In other words, operations must reflect the innovation culture so employees can easily contribute to it. For example, through HR processes designed to upskill current employees, digital investments that focus on enabling friction-free collaboration, and governance processes that allow decentralised decision-making.

In whatever form that innovation is enabled, accountability and parameters must be set. This includes clarity on who is involved in the decision-making process, assessing feasibility, and managing risk. Knowing you can share ideas is one part, but seeing how these contribute to business needs and business value motivates employees to actively participate in the innovation process.


Innovation cannot happen in a vacuum. Other influences are needed to feed creativity and out-of-the-box thinking.

Essentially, business leaders need to encourage cross-organisation idea pollination. One way to do this is by keeping up-to-date with trends from a macro and micro perspective either from afar or by socialising with other organisations in similar or complementary spaces.

The key to extracting value from this information is to share regular updates with employees – allowing a greater number of minds to watch what is happening across industries to inspire change in the organisation.

For example, employees close to the customer experience are in an ideal position to reflect on how technological developments in different contexts could resolve customer challenges they see daily. Armed with knowledge, they are able to connect dots that would otherwise be missed.

An openness to creative input from an assortment of sources will keep innovation alive long-term.

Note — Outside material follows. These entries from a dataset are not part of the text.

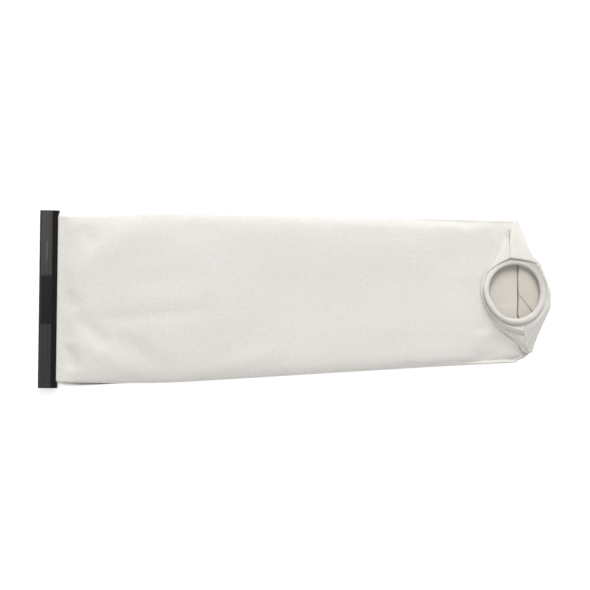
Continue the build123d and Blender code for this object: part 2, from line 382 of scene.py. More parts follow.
def finish_front(top):
    """Front panel: folds, puckers along the seams, and its real thickness."""
    panel = grid_mesh("front_panel_cloth", top, flip=True)
    refine(panel)
    p = mesh_points(panel)
    x, y = p[:, 0], p[:, 1]
    low, high = low_edge(x), high_edge(x)
    free = smoothstep(RAIL_X + 1.5, RAIL_X + 12, x)
    inside = smoothstep(0, 9, y - low) * smoothstep(0, 9, high - y)
    under_flap = 1 - smoothstep(186, 198, x) * smoothstep(-40, -22, y - 0.55 * (x - 210))
    lift = fold_field(x, y) * free * inside * under_flap
    lift += 0.35 * ripple(x, y, 80, 3) * free * inside
    lift += 0.06 * ripple(x, y, 26, 5) * free * inside
    near_rail = 1 - smoothstep(RAIL_X + 6, RAIL_X + 42, x)
    lift += 0.25 * np.sin(y * math.tau / 34 + 1.3 * np.sin(y / 27)) * near_rail * free * inside
    pucker = np.exp(-((y - low) / 6.0) ** 2) + np.exp(-((high - y) / 6.0) ** 2)
    lift += 0.16 * np.sin(x * math.tau / 17.0 + 2 * np.sin(x / 31)) * pucker * free
    # towards the folded end the side seam turns onto the top, as a strip with an edge of its own
    inset = 0.6 + 3.0 * smoothstep(60, 200, x)
    strip = 1 - smoothstep(inset - 0.35, inset + 0.35, high - y)
    lift += 0.55 * strip * smoothstep(90, 150, x) - 0.3 * smoothstep(120, 200, x) * pucker
    # below the inlet the cloth slopes down to the lower corner
    lift -= 3.2 * smoothstep(130, 205, x) * (1 - smoothstep(-50, -6, y)) * smoothstep(0, 4, y - low)
    p[:, 2] += lift
    ceiling = BODY_TOP + 1.4 - 1.2 * smoothstep(150, 190, x)
    over = p[:, 2] - (ceiling - 1.0)
    p[:, 2] = np.where(over > 0, ceiling - 1.0 + np.tanh(over), p[:, 2])
    set_points(panel, p)
    thicken(panel, -1.0)
    return panel


def crease_at(y):
    """Where the crease under the inlet lies: it wanders a little and swings out at its lower end."""
    return CREASE_EDGE_X + 0.35 * np.sin(y / 6.5 + 0.6) + 1.7 * (1 - smoothstep(-15, -8, y))


def finish_back(top):
    """Back panel: flat on the ground but under the inlet, where it is the folded end's floor."""
    last = top[-1]
    share = (last[:, 1] - last[0, 1]) / (last[-1, 1] - last[0, 1])
    outline = along(OUTER_END[::-1], 200, soften=3)
    end = np.stack([np.interp(share, np.linspace(0, 1, 200), outline[:, k]) for k in (0, 1)], axis=1)
    extra = []
    for step in np.linspace(0, 1, 27)[1:]:
        row = last.copy()
        row[:, :2] = last[:, :2] * (1 - step) + end * step
        row[:, 2] = last[:, 2] * (1 - step) ** 2 + 0.5
        extra.append(row)
    grid = np.concatenate([top, np.array(extra)])
    flat = grid.reshape(-1, 3)
    flat[:, 2] = np.maximum(flat[:, 2], 0.3)
    # beside the rail the back panel's lower edge shows below the front one's
    droop = smoothstep(RAIL_X + 1, RAIL_X + 10, flat[:, 0]) * (1 - smoothstep(-222, -160, flat[:, 0]))
    flat[:, 1] -= 3.0 * droop * (1 - smoothstep(0.5, 7, flat[:, 1] - low_edge(flat[:, 0])))
    panel = grid_mesh("back_panel_cloth", grid)
    refine(panel)
    p = mesh_points(panel)
    x, y, z = p.T
    sag = np.maximum(0.25 * ripple(x, y, 60, 11), 0) * (z < 2)
    # under the inlet the sheet is pushed up right of the crease, which leaves a hollow below it
    across = smoothstep(-40, -16, y) * (1 - smoothstep(44, 66, y))
    crease = crease_at(y)
    pushed = 3.0 * smoothstep(crease - 18, crease, x) + 9.4 * smoothstep(crease + 0.2, crease + 1.6, x)
    pushed -= 0.6 * smoothstep(crease + 2, 246, x)
    pushed *= 1 - smoothstep(246, 252, x)
    z = np.maximum(z + sag, pushed * across)
    p[:, 2] = np.maximum(z, 0.12)
    set_points(panel, p)
    thicken(panel, -1.0)
    p = mesh_points(panel)
    p[:, 2] = np.maximum(p[:, 2], 0.05)
    set_points(panel, p)
    return panel


# ---------------------------------------------------------------- the folded end

# Plan of the folded end: its outer edge, the fold on its left and the two seams
OUTER_END = [
    (220.6, 87.0), (229.8, 67.4), (237.4, 47.4), (243.9, 43.3), (250.6, 28.0), (255.3, 14.3),
    (255.2, -1.7), (248.3, -16.6), (241.3, -35.0), (237.9, -47.0), (228, -53.8), (CREASE_X, -55.6),
]
LEFT_FOLD = [
    (211.0, 75.0), (194.6, 37.5), (186.6, 18.0), (187.4, 7.8), (191.3, -3.0), (197.9, -12.0),
    (208.0, -21.0), (219.0, -25.4), (228.6, -27.0),
]
SOFT_FOLD = [
    (197, -12.5), (205.3, -23.8), (217.6, -31.6), (225.9, -40.2), (229.7, -45.6), (234.8, -47.6),
]
ROLL_LINE = [(198, -13.0), (208, -21.0), (219, -24.0), (229.2, -25.5)]
EDGE_ROLL = [
    (190.2, 2.5), (196.2, -6.6), (204.0, -14.6), (211.5, -19.4), (218, -21.6), (223.2, -22.9),
    (227.6, -24.4),
]
# the upper seam's two sides part at its top, where they leave a small opening
UPPER_SEAM_LEFT = [(213.6, 46.5), (212.8, 62.0), (212.3, 69.0), (211.0, 75.0)]
UPPER_SEAM_RIGHT = [(213.6, 46.5), (213.0, 62.0), (213.5, 69.0), (215.0, 75.5)]
LOWER_SEAM = [
    (228.5, -20.5), (230.3, -24.7), (232.0, -30.3), (232.1, -37.4), (234.7, -42.1), (237.4, -46.6),
]


def round_ring(degrees_radii, count):
    """Points round the inlet from (angle in degrees, radius) pairs."""
    angles, radii = zip(*degrees_radii)
    a = np.linspace(angles[0], angles[-1], count)
    sign = 1 if angles[-1] > angles[0] else -1
    r = np.interp(sign * a, [sign * v for v in angles], radii)
    a = np.radians(a)
    return RING + np.stack([np.cos(a), np.sin(a)], axis=1) * r[:, None]


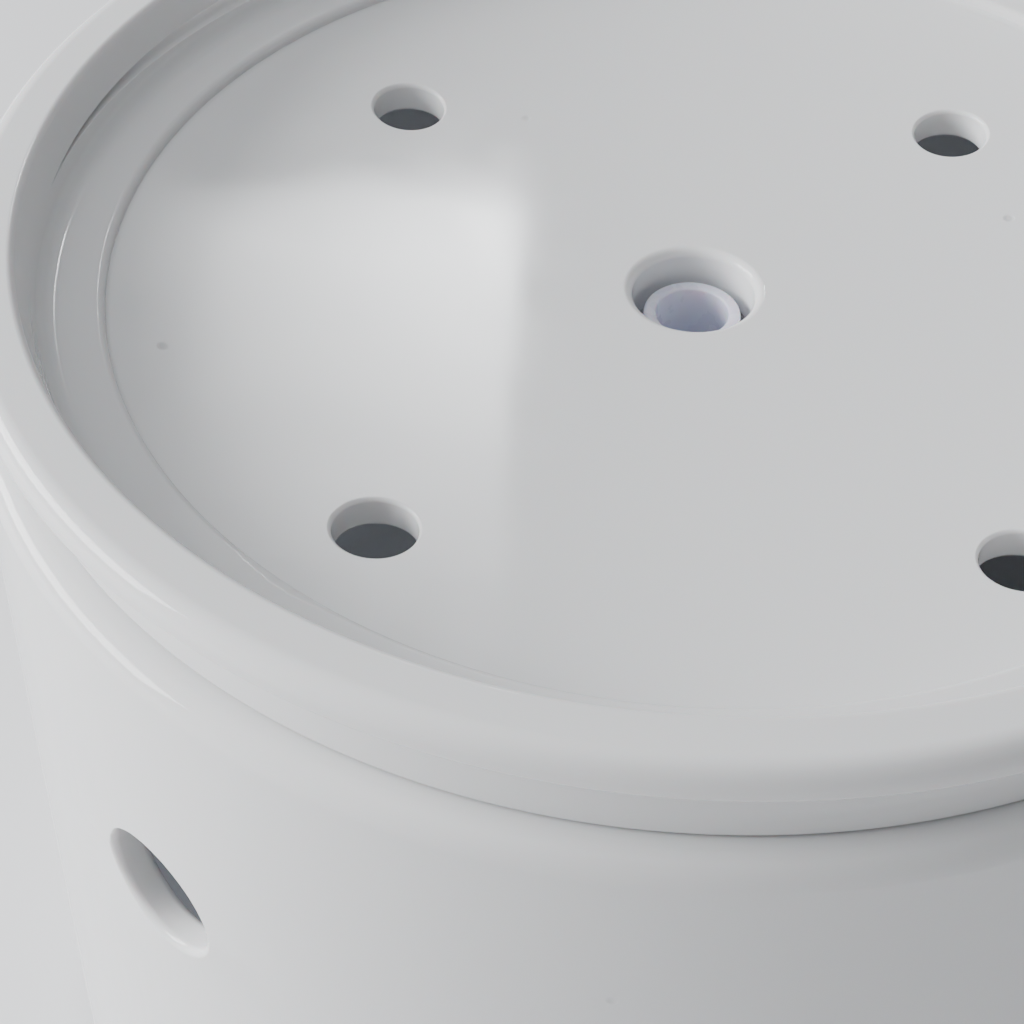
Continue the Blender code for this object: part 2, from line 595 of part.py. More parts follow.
def make_impeller():
    """Straight-bladed wheel: a hub on the shaft with radial blades."""
    hub_back = ROTOR_FRONT_Y + GAP
    impeller = on_axis(rod("impeller", IMPELLER_HUB_RADIUS, hub_back, HUB_FRONT_Y,
                           WHITE_PLASTIC, lay_along_y=True))
    for number in range(IMPELLER_BLADES // 2):
        blade = block("blade_pair_%d" % (number + 1),
                      (-IMPELLER_RADIUS, BLADE_BACK_Y, -BLADE_THICKNESS / 2),
                      (IMPELLER_RADIUS, BLADE_FRONT_Y, BLADE_THICKNESS / 2), None)
        blade.rotation_euler = (0.0, 2 * math.pi * number / IMPELLER_BLADES, 0.0)
        combine(impeller, on_axis(blade), "UNION")
    bore = rod("impeller_bore_cutter", SHAFT_RADIUS + GAP, hub_back - IMPELLER_RADIUS,
               HUB_FRONT_Y + IMPELLER_RADIUS, steps=16, lay_along_y=True)
    combine(impeller, on_axis(bore))


def make_volute():
    """Impeller chamber with the intake eye, the front bearing's spider and the hose barb."""
    inner_front = VOLUTE_FRONT_Y - VOLUTE_WALL
    points = [(VOLUTE_BORE, VOLUTE_BACK_Y), (VOLUTE_BORE, inner_front),
              (EYE_RADIUS, inner_front), (EYE_RADIUS, VOLUTE_FRONT_Y),
              (VOLUTE_RADIUS, VOLUTE_FRONT_Y), (VOLUTE_RADIUS, VOLUTE_BACK_Y)]
    volute = turned("volute_cover", points, BLACK_PLASTIC, STEPS_SMALL, closed=True,
                    lay_along_y=True)
    on_axis(volute)
    hub = rod("bearing_hub", BEARING_HUB_RADIUS, BEARING_BACK_Y, BEARING_FRONT_Y,
              lay_along_y=True)
    bore = rod("bearing_bore_cutter", BUSH_RADIUS + GAP, BEARING_BACK_Y - VOLUTE_WALL,
               BEARING_FRONT_Y + VOLUTE_WALL, lay_along_y=True)
    spoke_reach = EYE_RADIUS + VOLUTE_WALL / 2
    for number in range(3):
        spoke = block("spoke_%d" % (number + 1), (0.0, inner_front + GAP, -BLADE_THICKNESS / 2),
                      (spoke_reach, VOLUTE_FRONT_Y - GAP, BLADE_THICKNESS / 2), None)
        spoke.rotation_euler = (0.0, 2 * math.pi * number / 3 + math.pi / 6, 0.0)
        combine(volute, on_axis(spoke), "UNION")
    combine(volute, on_axis(hub), "UNION")
    combine(volute, on_axis(bore))
    base = AXIS_Z + VOLUTE_BORE + VOLUTE_WALL / 4
    root = BARB_RADIUS - BARB_STEP
    nozzle_corners = [(0.0, base), (NOZZLE_BASE_RADIUS, base),
                      (NOZZLE_BASE_RADIUS, HOSE_BOTTOM_Z - GAP), (root, HOSE_BOTTOM_Z - GAP)]
    for number in range(BARB_COUNT):
        level = HOSE_BOTTOM_Z + BARB_PITCH * (number + 0.5)
        nozzle_corners += [(root, level), (BARB_RADIUS, level)]
    nozzle_corners += [(root, NOZZLE_TOP_Z), (0.0, NOZZLE_TOP_Z)]
    nozzle = turned("nozzle", nozzle_corners[::-1], None, 20)
    passage = rod("nozzle_bore_cutter", NOZZLE_BORE_RADIUS, AXIS_Z + VOLUTE_BORE - 0.0015,
                  NOZZLE_TOP_Z + NOZZLE_LENGTH, steps=16)
    combine(volute, nozzle, "UNION")
    combine(volute, passage)
    seal_radius = VOLUTE_BORE - GAP - O_RING_THICKNESS / 2
    section = [(seal_radius + O_RING_THICKNESS / 2 * math.cos(a),
                O_RING_THICKNESS / 2 * math.sin(a))
               for a in (2 * math.pi * i / 8 for i in range(8))]
    on_axis(turned("volute_seal", section[::-1], BLACK_RUBBER, STEPS_SMALL, closed=True,
                   location=(0.0, MOTOR_FRONT_Y + COLLAR_LENGTH / 2 + GAP, 0.0),
                   lay_along_y=True))


# ---------------------------------------------------------------- the intake end
def make_intake_cover():
    """Slotted cover that pulls off forwards over the volute."""
    half = PUMP_WIDTH / 2
    low = PUMP_BOTTOM_Z - AXIS_Z
    high = PUMP_TOP_Z - AXIS_Z
    cover = on_axis(block("intake_cover", (-half, COVER_BACK_Y - PUMP_ROUND, low),
                          (half, COVER_FRONT_Y, high), BLACK_PLASTIC, PUMP_ROUND))
    trim = block("cover_trim_cutter", (-PUMP_WIDTH, COVER_BACK_Y - 2 * PUMP_ROUND, -PUMP_HEIGHT),
                 (PUMP_WIDTH, COVER_BACK_Y, PUMP_HEIGHT), None)
    combine(cover, on_axis(trim))
    room = block("cover_room_cutter", (COVER_WALL - half, COVER_BACK_Y - COVER_WALL, low + COVER_WALL),
                 (half - COVER_WALL, COVER_INSIDE_Y, high - COVER_WALL), None)
    slot_half = NOZZLE_BASE_RADIUS + 2 * GAP
    notch = block("nozzle_notch_cutter", (-slot_half, COVER_BACK_Y - COVER_WALL, 0.0),
                  (slot_half, slot_half, high + COVER_WALL), None)
    pin_hole = rod("dial_pin_cutter", DIAL_PIN_RADIUS + GAP, COVER_INSIDE_Y - COVER_WALL,
                   COVER_FRONT_Y + COVER_WALL, lay_along_y=True)
    for tool in (room, notch, pin_hole):
        combine(cover, on_axis(tool))
    for side in (-1, 1):
        window = rod("cover_window_cutter_%d" % (side + 2), DIAL_WINDOW_RADIUS,
                     COVER_INSIDE_Y - COVER_WALL, COVER_FRONT_Y + COVER_WALL, steps=20,
                     location=(side * DIAL_WINDOW_OFFSET, 0.0, 0.0), lay_along_y=True)
        combine(cover, on_axis(window))
    slot_low = low + 2 * COVER_WALL
    slot_high = -DIAL_RADIUS - 2 * GAP
    spacing = (PUMP_WIDTH - 4 * COVER_WALL) / INTAKE_SLOTS
    for number in range(INTAKE_SLOTS):
        x = spacing * (number - (INTAKE_SLOTS - 1) / 2)
        slot = block("intake_slot_cutter_%d" % (number + 1),
                     (x - INTAKE_SLOT_WIDTH / 2, COVER_INSIDE_Y - COVER_WALL, slot_low),
                     (x + INTAKE_SLOT_WIDTH / 2, COVER_FRONT_Y + COVER_WALL, slot_high), None)
        combine(cover, on_axis(slot))


def make_flow_dial():
    """Two-window disc that turns over the cover's windows, snapped through its pin hole."""
    back = COVER_FRONT_Y + GAP
    front = back + DIAL_THICKNESS
    head = COVER_INSIDE_Y - GAP
    points = outline([
        (0.0, front), (DIAL_RADIUS, front, DIAL_ROUND), (DIAL_RADIUS, back),
        (DIAL_PIN_RADIUS, back), (DIAL_PIN_RADIUS, head),
        (DIAL_PIN_RADIUS + 2 * GAP, head), (DIAL_PIN_RADIUS, head - 4 * GAP),
        (0.0, head - 4 * GAP)], segments=2)
    dial = on_axis(turned("flow_dial", points, WHITE_PLASTIC, STEPS_SMALL, lay_along_y=True))
    grip_half = DIAL_RADIUS * 0.8
    grip = block("dial_grip", (-DIAL_GRIP_WIDTH / 2, front - GAP, -grip_half),
                 (DIAL_GRIP_WIDTH / 2, front + DIAL_GRIP_HEIGHT, grip_half), None,
                 rounding=DIAL_ROUND)
    combine(dial, on_axis(grip), "UNION")
    for side in (-1, 1):
        window = rod("dial_window_cutter_%d" % (side + 2), DIAL_WINDOW_RADIUS,
                     back - DIAL_THICKNESS, front + 2 * DIAL_GRIP_HEIGHT, steps=20,
                     location=(side * DIAL_WINDOW_OFFSET, 0.0, 0.0), lay_along_y=True)
        combine(dial, on_axis(window))


def make_sponge():
    """Flat filter sponge carried inside the intake cover."""
    half = PUMP_WIDTH / 2 - COVER_WALL - GAP
    low = PUMP_BOTTOM_Z - AXIS_Z + COVER_WALL + GAP
    high = PUMP_TOP_Z - AXIS_Z - COVER_WALL - GAP
    back = BEARING_FRONT_Y + 2 * GAP
    on_axis(block("filter_sponge", (-half, back, low), (half, back + SPONGE_THICKNESS, high),
                  SPONGE))


make_reservoir()
make_foot_pads()
make_drinking_bowl()
make_riser_hose()
make_pump_housing()
make_suction_cups()
make_stator()
make_rear_seal()
make_rotor()
make_impeller()
make_volute()
make_intake_cover()
make_flow_dial()
make_sponge()
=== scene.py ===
import math

import bmesh
import bpy
from mathutils import Matrix, Vector


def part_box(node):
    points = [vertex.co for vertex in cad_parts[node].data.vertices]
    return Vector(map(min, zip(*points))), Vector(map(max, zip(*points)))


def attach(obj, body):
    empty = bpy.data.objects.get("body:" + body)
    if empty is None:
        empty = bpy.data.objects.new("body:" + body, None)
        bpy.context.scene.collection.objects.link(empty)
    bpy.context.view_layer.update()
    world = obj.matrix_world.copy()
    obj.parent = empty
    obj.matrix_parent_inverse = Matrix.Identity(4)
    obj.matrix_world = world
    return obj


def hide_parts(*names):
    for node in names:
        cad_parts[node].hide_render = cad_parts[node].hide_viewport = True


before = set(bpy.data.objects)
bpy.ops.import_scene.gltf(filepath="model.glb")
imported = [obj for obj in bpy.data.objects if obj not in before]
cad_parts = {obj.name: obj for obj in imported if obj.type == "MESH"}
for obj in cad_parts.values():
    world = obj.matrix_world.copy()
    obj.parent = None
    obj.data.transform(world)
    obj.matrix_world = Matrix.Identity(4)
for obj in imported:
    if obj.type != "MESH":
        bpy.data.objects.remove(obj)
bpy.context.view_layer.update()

# ==================================================================== studio
# A pale table top, a small window behind that the glaze mirrors, a broad low softbox on the left
# and a sky that is brightest overhead and on the left. The camera looks down from the front.

BOWL_LOW, BOWL_HIGH = (Vector(corner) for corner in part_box("drinking_bowl"))
RIM_Z = BOWL_HIGH.z

CAMERA_PLACE = Vector((0.0, -0.1929, RIM_Z + 0.1390))
CAMERA_AIM = Vector((-0.01585, -0.0563, RIM_Z))
CAMERA_LENS = 70.45

camera_data = bpy.data.cameras.new("camera")
camera_data.lens = CAMERA_LENS
camera_data.sensor_width = 36.0
camera_data.clip_start = 0.01
camera_data.clip_end = 20.0
camera = bpy.data.objects.new("camera", camera_data)
camera.location = CAMERA_PLACE
camera.rotation_euler = (CAMERA_AIM - CAMERA_PLACE).to_track_quat("-Z", "Y").to_euler()
bpy.context.scene.collection.objects.link(camera)
bpy.context.scene.camera = camera


def softbox(name, bearing, height, distance, width, tall, power, colour=(1.0, 1.0, 1.0)):
    """A rectangular lamp at a bearing and an elevation in degrees, facing the bowl."""
    lamp_data = bpy.data.lights.new(name, "AREA")
    lamp_data.shape = "RECTANGLE"
    lamp_data.size = width
    lamp_data.size_y = tall
    lamp_data.energy = power
    lamp_data.color = colour
    lamp = bpy.data.objects.new(name, lamp_data)
    around, up = math.radians(bearing), math.radians(height)
    aside = Vector((math.cos(around) * math.cos(up), math.sin(around) * math.cos(up), math.sin(up)))
    lamp.location = Vector((0.0, 0.0, RIM_Z)) + aside * distance
    lamp.rotation_euler = (-aside).to_track_quat("-Z", "Y").to_euler()
    bpy.context.scene.collection.objects.link(lamp)
    return lamp


window = softbox("window", 97.2, 37.75, 1.6, 0.166, 0.100, 3.0, (0.97, 0.985, 1.0))
softbox("key", 180.0, 21.0, 1.5, 1.1, 0.55, 45.0, (0.98, 0.99, 1.0))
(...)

Finding your starting point

Changing a company culture to introduce ongoing innovation is not an overnight process. By reviewing what is already in place, what would make the biggest difference and what changes the company would be most receptive to, you can create short, medium and long-term plans for implementing an innovation culture.

Enabling innovation on individual, organisational and cross-organisational levels embeds the breadth and depth of innovation culture into the business. Such a boost in innovation should be managed carefully, ensuring the pipeline of new ideas adds direct value to the business, and those generating the ideas are motivated to keep doing so.

With the critical nature of not just innovation but an innovation culture clear, how will you adapt your company culture?